* Exercise *
Reproduce all of the material word for word.

-- Start Data segment --

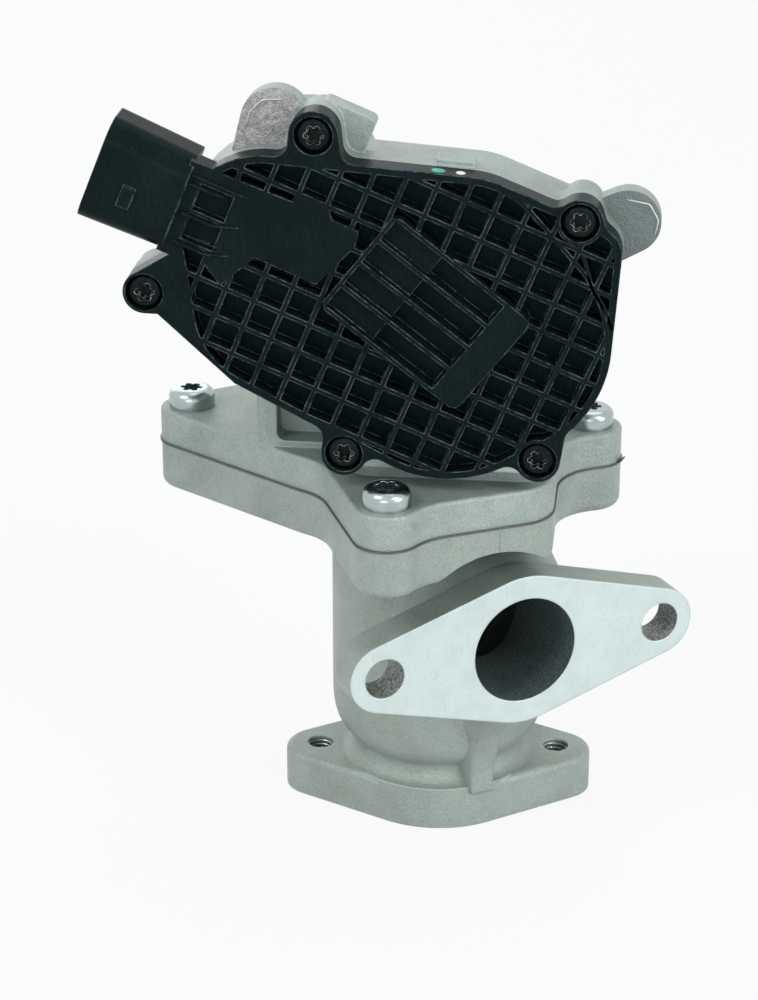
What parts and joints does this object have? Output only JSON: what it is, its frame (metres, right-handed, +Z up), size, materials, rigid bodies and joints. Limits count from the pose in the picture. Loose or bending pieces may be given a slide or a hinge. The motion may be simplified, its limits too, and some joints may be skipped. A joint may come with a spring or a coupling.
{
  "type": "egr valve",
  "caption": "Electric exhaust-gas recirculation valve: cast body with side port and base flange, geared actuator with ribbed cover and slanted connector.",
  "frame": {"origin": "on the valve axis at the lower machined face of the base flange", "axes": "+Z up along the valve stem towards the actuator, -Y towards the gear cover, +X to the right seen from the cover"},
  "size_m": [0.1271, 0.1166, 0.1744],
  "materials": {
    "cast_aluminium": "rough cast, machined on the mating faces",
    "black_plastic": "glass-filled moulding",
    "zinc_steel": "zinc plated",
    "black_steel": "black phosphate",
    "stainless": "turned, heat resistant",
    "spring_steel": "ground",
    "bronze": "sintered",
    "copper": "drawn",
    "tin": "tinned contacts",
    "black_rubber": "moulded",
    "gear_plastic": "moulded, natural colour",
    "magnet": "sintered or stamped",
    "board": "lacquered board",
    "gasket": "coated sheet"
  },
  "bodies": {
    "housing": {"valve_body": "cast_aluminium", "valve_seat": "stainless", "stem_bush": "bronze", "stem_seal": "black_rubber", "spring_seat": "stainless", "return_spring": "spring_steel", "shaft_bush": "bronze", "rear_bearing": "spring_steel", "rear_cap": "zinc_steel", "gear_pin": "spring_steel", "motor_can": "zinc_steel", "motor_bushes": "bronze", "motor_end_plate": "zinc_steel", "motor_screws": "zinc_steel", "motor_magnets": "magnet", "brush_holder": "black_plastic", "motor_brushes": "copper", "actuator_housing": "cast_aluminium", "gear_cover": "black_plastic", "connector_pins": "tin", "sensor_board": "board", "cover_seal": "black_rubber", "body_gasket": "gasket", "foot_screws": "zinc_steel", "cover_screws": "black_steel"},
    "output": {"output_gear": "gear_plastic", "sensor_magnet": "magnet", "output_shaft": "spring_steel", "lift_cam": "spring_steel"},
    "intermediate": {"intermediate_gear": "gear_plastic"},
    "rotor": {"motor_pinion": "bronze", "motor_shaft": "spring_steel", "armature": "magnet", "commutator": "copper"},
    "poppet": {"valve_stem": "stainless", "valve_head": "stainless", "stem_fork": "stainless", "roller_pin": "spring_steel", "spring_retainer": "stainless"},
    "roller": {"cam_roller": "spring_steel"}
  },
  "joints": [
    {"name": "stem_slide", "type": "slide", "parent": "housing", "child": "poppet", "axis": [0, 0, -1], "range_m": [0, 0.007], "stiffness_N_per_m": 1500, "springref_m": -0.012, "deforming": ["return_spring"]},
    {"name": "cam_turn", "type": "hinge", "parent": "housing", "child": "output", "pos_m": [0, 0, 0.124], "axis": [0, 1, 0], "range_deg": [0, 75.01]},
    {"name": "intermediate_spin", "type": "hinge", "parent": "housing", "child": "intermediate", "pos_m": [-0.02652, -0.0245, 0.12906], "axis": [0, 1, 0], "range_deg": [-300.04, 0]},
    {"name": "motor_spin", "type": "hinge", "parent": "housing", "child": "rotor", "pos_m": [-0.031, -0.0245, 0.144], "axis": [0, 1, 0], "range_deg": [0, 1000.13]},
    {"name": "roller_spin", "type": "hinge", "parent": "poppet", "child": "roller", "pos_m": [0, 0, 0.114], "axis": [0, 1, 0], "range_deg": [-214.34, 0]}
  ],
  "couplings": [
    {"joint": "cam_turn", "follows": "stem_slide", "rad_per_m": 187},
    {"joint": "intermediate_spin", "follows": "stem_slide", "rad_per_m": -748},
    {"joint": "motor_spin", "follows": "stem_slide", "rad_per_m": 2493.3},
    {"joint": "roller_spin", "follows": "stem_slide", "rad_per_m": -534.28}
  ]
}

-- End Data segment --

* Reply to the exercise *
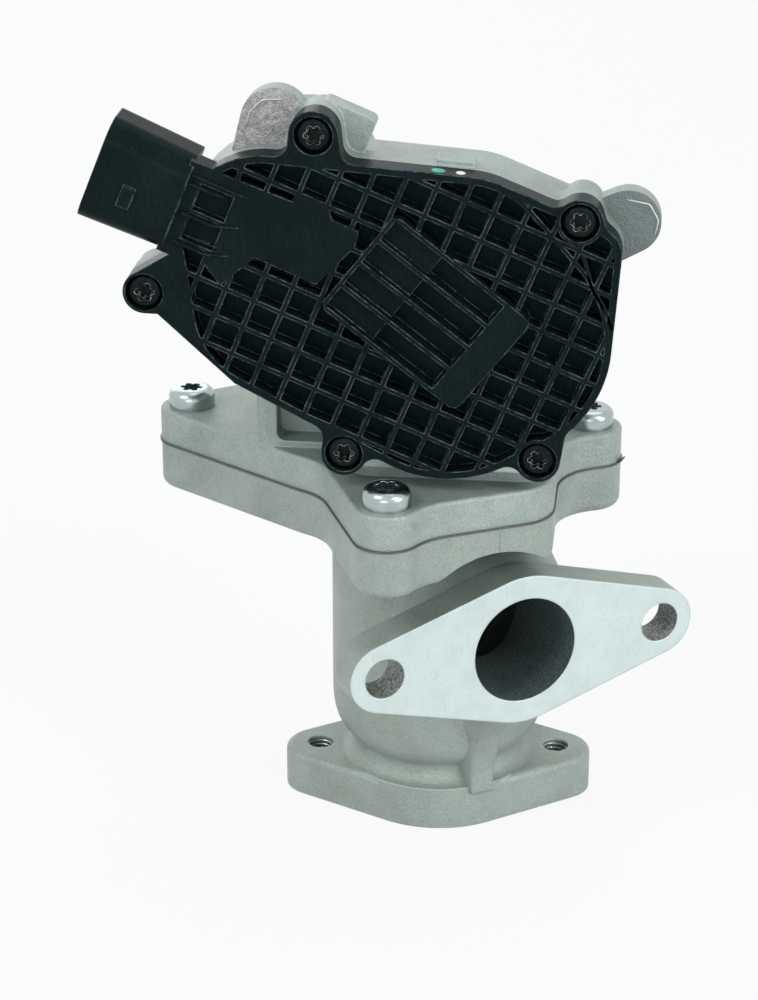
What parts and joints does this object have? Output only JSON: what it is, its frame (metres, right-handed, +Z up), size, materials, rigid bodies and joints. Limits count from the pose in the picture. Loose or bending pieces may be given a slide or a hinge. The motion may be simplified, its limits too, and some joints may be skipped. A joint may come with a spring or a coupling.
{
  "type": "egr valve",
  "caption": "Electric exhaust-gas recirculation valve: cast body with side port and base flange, geared actuator with ribbed cover and slanted connector.",
  "frame": {"origin": "on the valve axis at the lower machined face of the base flange", "axes": "+Z up along the valve stem towards the actuator, -Y towards the gear cover, +X to the right seen from the cover"},
  "size_m": [0.1271, 0.1166, 0.1744],
  "materials": {
    "cast_aluminium": "rough cast, machined on the mating faces",
    "black_plastic": "glass-filled moulding",
    "zinc_steel": "zinc plated",
    "black_steel": "black phosphate",
    "stainless": "turned, heat resistant",
    "spring_steel": "ground",
    "bronze": "sintered",
    "copper": "drawn",
    "tin": "tinned contacts",
    "black_rubber": "moulded",
    "gear_plastic": "moulded, natural colour",
    "magnet": "sintered or stamped",
    "board": "lacquered board",
    "gasket": "coated sheet"
  },
  "bodies": {
    "housing": {"valve_body": "cast_aluminium", "valve_seat": "stainless", "stem_bush": "bronze", "stem_seal": "black_rubber", "spring_seat": "stainless", "return_spring": "spring_steel", "shaft_bush": "bronze", "rear_bearing": "spring_steel", "rear_cap": "zinc_steel", "gear_pin": "spring_steel", "motor_can": "zinc_steel", "motor_bushes": "bronze", "motor_end_plate": "zinc_steel", "motor_screws": "zinc_steel", "motor_magnets": "magnet", "brush_holder": "black_plastic", "motor_brushes": "copper", "actuator_housing": "cast_aluminium", "gear_cover": "black_plastic", "connector_pins": "tin", "sensor_board": "board", "cover_seal": "black_rubber", "body_gasket": "gasket", "foot_screws": "zinc_steel", "cover_screws": "black_steel"},
    "output": {"output_gear": "gear_plastic", "sensor_magnet": "magnet", "output_shaft": "spring_steel", "lift_cam": "spring_steel"},
    "intermediate": {"intermediate_gear": "gear_plastic"},
    "rotor": {"motor_pinion": "bronze", "motor_shaft": "spring_steel", "armature": "magnet", "commutator": "copper"},
    "poppet": {"valve_stem": "stainless", "valve_head": "stainless", "stem_fork": "stainless", "roller_pin": "spring_steel", "spring_retainer": "stainless"},
    "roller": {"cam_roller": "spring_steel"}
  },
  "joints": [
    {"name": "stem_slide", "type": "slide", "parent": "housing", "child": "poppet", "axis": [0, 0, -1], "range_m": [0, 0.007], "stiffness_N_per_m": 1500, "springref_m": -0.012, "deforming": ["return_spring"]},
    {"name": "cam_turn", "type": "hinge", "parent": "housing", "child": "output", "pos_m": [0, 0, 0.124], "axis": [0, 1, 0], "range_deg": [0, 75.01]},
    {"name": "intermediate_spin", "type": "hinge", "parent": "housing", "child": "intermediate", "pos_m": [-0.02652, -0.0245, 0.12906], "axis": [0, 1, 0], "range_deg": [-300.04, 0]},
    {"name": "motor_spin", "type": "hinge", "parent": "housing", "child": "rotor", "pos_m": [-0.031, -0.0245, 0.144], "axis": [0, 1, 0], "range_deg": [0, 1000.13]},
    {"name": "roller_spin", "type": "hinge", "parent": "poppet", "child": "roller", "pos_m": [0, 0, 0.114], "axis": [0, 1, 0], "range_deg": [-214.34, 0]}
  ],
  "couplings": [
    {"joint": "cam_turn", "follows": "stem_slide", "rad_per_m": 187},
    {"joint": "intermediate_spin", "follows": "stem_slide", "rad_per_m": -748},
    {"joint": "motor_spin", "follows": "stem_slide", "rad_per_m": 2493.3},
    {"joint": "roller_spin", "follows": "stem_slide", "rad_per_m": -534.28}
  ]
}